え?、金魚のフンよろしく、誰かの後に付いていくから心配ない?
そんなことではイカン。人に頼っていては、いつまでも半人前。
真の百哩走大王になれないぞ。それに、自分への挑戦の放棄だしね。

対策

  1. 地図をカードケースに入れて、ハンドルに取り付ける
  2. 名刺大のカードに「○kmで△△商店を右、○kmで××小学校を左」のように書き込み、ハンドルに取りつける
  3. 小型のGPS機器(スマホ等)をハンドルに取り付ける
  4. (画面に地図と自車の位置が表示される →代理店)

沿道の人に聞くのは、アテにならず危険。違う方向を教えられることが多い。
まあ、道に迷ってもお咎めなし、迷った地点から元のコースに戻ればよい。
余計に走って苦労するのは自分だから、くれぐれも準備は怠りなく。

用具の規定

自転車

法規で定められた保安部品を装備したスポーツ用自転車。ロード用自転車が一般的だ。
MTBでも当然参加可能。
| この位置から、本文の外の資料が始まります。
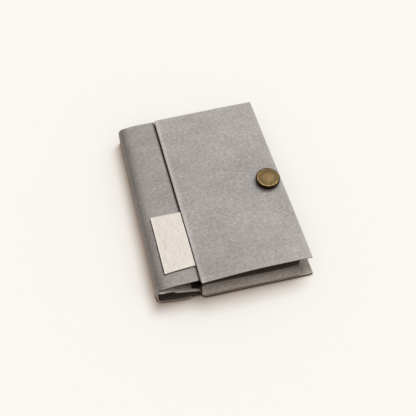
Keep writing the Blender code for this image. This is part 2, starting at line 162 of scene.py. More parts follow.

ただし、走りが重すぎて苦労が大きい。
価格よりも、よく整備が行き届いていることが重要。

■参加者が用意すべきモノ

  • ヘルメット
  • グローブ(サイクリング用手袋、指先が出るようになっていて、ブレーキ操作がしやすい)
  • パッド入りのサイクリング用パンツ/タイツ
  • サイクルシューズ
  • 修理工具(アーレンキー、4mm、5mm、6mm、ドライバー、ビニールテープ、タイヤ外しレバー)
  • ライト(前後、後は点滅式で昼間も常時点滅)
  • 時計
  • スピードメーター
  • 健康保険証(保険証なしで診療を受けると、数万円~の請求がくる)
  • 本人用救急品、日焼け止めクリーム
  • 雨具(雨のとき、財布や地図、携帯電話をしまうビニール袋も)
  • 小銭
  • 地図
  • スマートフォン、携帯電話
  • 自転車に装着できる小型空気入れ
  • 補給食と飲料水

途中で走り続けられなくなったら

故障や体調不良は突然やってくる。むりをして、翌日の仕事に差し支えては、本末転倒。「来年もあるさ」と潔くリタイヤすべきだ。
リタイヤを決意したら、

  1. 当日の実施本部に連絡する
  2. コース上で回収車が来るのを待つ
  3. 熱中症は危険! 
    日陰に入り氷や濡れタオルで体を冷やす

こんなときは、要注意

  • 走る気力が薄らいできた。暑さがつらくて仕方がない。
    ボーッとする。
  • 脚に力が入らず、スピードが上がらない。
  • 持続して走れなくなり、休憩ばかりしている。

制限時間は持ち時間

ペース配分は各自の自由。

景色のよいところで写真を撮ったり、冷たい飲み物を飲んだり。あるいは、名物を食べたり。
速く走り抜けるだけが能じゃない。楽しみながら、悠然と制限時間内にゴールしてもかまわない。あとは各自の常識で。
紳士淑女のスポーツとして、参加者の良識に任される部分が多い。

トイレ休憩

これも、各自の必要に応じて。

公園や駅の公衆トイレ、コンビニやショッピングモールへ休憩を兼ねて立ち寄る。
ガマンは禁物、適度な間隔でどうぞ。

ただし礼儀をお忘れなく

一般の人から見たら、自転車ジャージにサングラス姿は、異様。
変態さんそのものである。ヘルメットとサングラスを必ず外し、「トイレを貸してください」と礼儀正しくお願いしよう。